Equity Capital Market (ECM): Definition, Mechanisms, and Types

A comprehensive guide to the Equity Capital Market (ECM), detailing its definition, mechanisms, types, primary and secondary market functions, and the role of financial institutions in aiding companies to raise equity capital.

The Equity Capital Market (ECM) is a vital component of the financial markets, enabling companies to raise equity capital. It encompasses two primary segments: the primary market and the secondary market.

Primary Market

The primary market is where new securities are issued and sold to investors for the first time. This market is crucial for companies looking to raise capital through Initial Public Offerings (IPOs), follow-on offerings, and private placements.

Secondary Market

The secondary market involves the buying and selling of existing securities among investors. This market provides liquidity, enabling investors to buy and sell shares efficiently. Notable examples include stock exchanges like the New York Stock Exchange (NYSE) and Nasdaq.

Mechanisms of the ECM

Initial Public Offerings (IPOs)

An IPO is the process through which a private company offers shares to the public for the first time. It transforms a private entity into a public company, allowing it to access a larger pool of capital.

Follow-On Offerings

After an IPO, companies can continue to raise equity capital through follow-on offerings. These are additional share issuances that help companies expand or finance new projects.

Private Placements

In a private placement, securities are sold directly to a select group of investors rather than through public offerings. This method is often quicker and involves fewer regulatory requirements.

Types of ECM

Common Stock

Common stock represents ownership in a company, providing shareholders voting rights and potential dividends.

Preferred Stock

Preferred stock offers fixed dividends and has a higher claim on assets compared to common stock, but typically lacks voting rights.

Special Considerations

Regulatory Environment

ECMs are heavily regulated to ensure transparency, fairness, and investor protection. Bodies like the Securities and Exchange Commission (SEC) in the U.S. play a crucial role in monitoring and regulating ECM activities.

Market Conditions

Market conditions significantly impact ECM activities. Bullish markets often see increased IPO activities, while bearish markets may lead to fewer IPOs and lower stock prices.

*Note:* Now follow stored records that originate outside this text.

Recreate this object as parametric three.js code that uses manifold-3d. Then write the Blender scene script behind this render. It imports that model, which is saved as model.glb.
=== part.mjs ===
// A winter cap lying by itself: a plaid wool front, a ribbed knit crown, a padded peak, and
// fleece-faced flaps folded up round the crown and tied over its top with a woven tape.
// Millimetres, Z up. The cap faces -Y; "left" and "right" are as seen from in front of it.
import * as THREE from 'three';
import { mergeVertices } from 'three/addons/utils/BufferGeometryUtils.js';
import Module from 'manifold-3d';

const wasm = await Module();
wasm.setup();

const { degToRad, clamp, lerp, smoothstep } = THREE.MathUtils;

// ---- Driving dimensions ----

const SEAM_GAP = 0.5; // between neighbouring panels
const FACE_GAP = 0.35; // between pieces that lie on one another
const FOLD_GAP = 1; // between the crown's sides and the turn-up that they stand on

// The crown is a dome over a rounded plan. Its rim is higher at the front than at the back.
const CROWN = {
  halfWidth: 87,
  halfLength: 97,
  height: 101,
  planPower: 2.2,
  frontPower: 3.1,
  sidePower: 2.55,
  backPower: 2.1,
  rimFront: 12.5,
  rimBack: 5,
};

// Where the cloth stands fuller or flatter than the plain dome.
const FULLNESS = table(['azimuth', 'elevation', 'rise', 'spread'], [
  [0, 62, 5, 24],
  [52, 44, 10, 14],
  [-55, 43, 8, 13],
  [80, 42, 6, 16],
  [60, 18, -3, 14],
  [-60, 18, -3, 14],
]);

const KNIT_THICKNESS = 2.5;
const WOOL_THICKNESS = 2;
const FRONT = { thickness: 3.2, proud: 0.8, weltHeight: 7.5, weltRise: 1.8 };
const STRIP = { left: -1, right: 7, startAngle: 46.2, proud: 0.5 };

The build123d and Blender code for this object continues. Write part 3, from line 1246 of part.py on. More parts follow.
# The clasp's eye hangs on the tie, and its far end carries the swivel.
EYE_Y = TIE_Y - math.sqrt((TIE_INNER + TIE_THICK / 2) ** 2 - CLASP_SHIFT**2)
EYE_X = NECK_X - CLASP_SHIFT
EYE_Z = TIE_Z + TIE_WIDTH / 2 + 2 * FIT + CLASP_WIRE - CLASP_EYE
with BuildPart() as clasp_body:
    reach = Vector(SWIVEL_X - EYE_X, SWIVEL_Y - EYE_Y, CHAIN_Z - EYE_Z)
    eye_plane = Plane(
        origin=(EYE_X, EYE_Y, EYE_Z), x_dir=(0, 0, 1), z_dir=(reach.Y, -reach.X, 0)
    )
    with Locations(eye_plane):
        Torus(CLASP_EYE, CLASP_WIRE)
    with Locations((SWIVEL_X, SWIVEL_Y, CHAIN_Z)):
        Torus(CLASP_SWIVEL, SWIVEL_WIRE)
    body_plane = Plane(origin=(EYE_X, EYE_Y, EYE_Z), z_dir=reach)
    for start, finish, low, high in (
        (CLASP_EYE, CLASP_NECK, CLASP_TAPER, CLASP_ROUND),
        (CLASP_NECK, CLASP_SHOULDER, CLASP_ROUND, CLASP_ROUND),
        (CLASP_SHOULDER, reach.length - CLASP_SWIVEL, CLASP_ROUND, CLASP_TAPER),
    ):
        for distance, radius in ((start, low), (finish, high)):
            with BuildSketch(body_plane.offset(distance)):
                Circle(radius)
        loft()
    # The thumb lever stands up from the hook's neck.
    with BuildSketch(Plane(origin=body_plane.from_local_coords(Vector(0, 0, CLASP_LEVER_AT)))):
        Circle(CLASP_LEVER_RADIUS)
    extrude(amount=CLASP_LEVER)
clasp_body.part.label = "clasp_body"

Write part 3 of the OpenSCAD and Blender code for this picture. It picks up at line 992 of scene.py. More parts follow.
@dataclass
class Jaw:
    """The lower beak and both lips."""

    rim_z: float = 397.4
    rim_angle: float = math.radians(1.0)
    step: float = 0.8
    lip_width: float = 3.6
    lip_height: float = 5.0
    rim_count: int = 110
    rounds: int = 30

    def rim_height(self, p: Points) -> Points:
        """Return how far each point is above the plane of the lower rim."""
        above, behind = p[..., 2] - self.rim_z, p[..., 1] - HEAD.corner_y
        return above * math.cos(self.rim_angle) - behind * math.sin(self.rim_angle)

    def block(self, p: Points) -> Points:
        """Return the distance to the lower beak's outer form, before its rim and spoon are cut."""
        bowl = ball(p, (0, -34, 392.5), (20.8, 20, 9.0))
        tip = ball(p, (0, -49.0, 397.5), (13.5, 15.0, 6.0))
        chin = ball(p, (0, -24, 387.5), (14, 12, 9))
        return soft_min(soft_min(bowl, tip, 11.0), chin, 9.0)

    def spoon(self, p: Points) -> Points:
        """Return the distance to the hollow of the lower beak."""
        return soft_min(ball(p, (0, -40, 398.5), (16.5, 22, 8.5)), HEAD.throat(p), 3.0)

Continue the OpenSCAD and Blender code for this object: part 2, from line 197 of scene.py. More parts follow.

Financial Institutions’ Role

Investment banks and financial institutions play a pivotal role in ECMs by underwriting new issues, facilitating trading in secondary markets, providing market-making services, and offering advisory services.

Examples and Historical Context

Notable IPOs

High-profile IPOs such as those of Facebook, Alibaba, and Google have raised billions of dollars, highlighting the ECM’s potential to provide substantial capital.

Historically, ECM trends have evolved with market dynamics, technological advancements, and regulatory changes. The dot-com bubble and the financial crisis of 2008 profoundly influenced ECM activities.

Applicability

ECMs are essential for economic growth, allowing companies to secure funds for expansions, research, and development. They provide investors with opportunities to invest in promising ventures and diversify their portfolios.

Debt Capital Market (DCM)

Unlike ECM, the Debt Capital Market (DCM) deals with raising capital through debt instruments like bonds rather than equity.

Capital Markets

Capital markets encompass both ECM and DCM, representing the entirety of the financial market where savings and investments are channeled between suppliers and those in need of capital.

FAQs

What is the difference between ECM and DCM?

ECM involves raising capital through equity, while DCM is concerned with debt instruments. ECM typically offers higher risk and potentially higher returns compared to DCM.

How do market conditions affect ECM?

Market conditions influence investor sentiment and capital availability. In bullish markets, IPOs and equity valuations tend to rise, whereas bearish markets may lead to fewer offerings and lower valuations.

What role do investment banks play in the ECM?

Investment banks underwrite new securities, facilitate their issuance, provide market-making services, and offer advisory services to companies and investors.

References

  1. Securities and Exchange Commission (SEC). “Capital Raising.”
  2. New York Stock Exchange (NYSE). “Understanding the Equity Market.”
  3. Financial Industry Regulatory Authority (FINRA). “ECM Overview.”

Summary

The Equity Capital Market (ECM) is a cornerstone of the financial markets, providing a platform for companies to raise equity capital and for investors to trade shares. It includes the primary and secondary markets, supported by the integral roles of financial institutions. ECMs are pivotal for corporate growth and economic development, offering diverse investment opportunities in a regulated environment.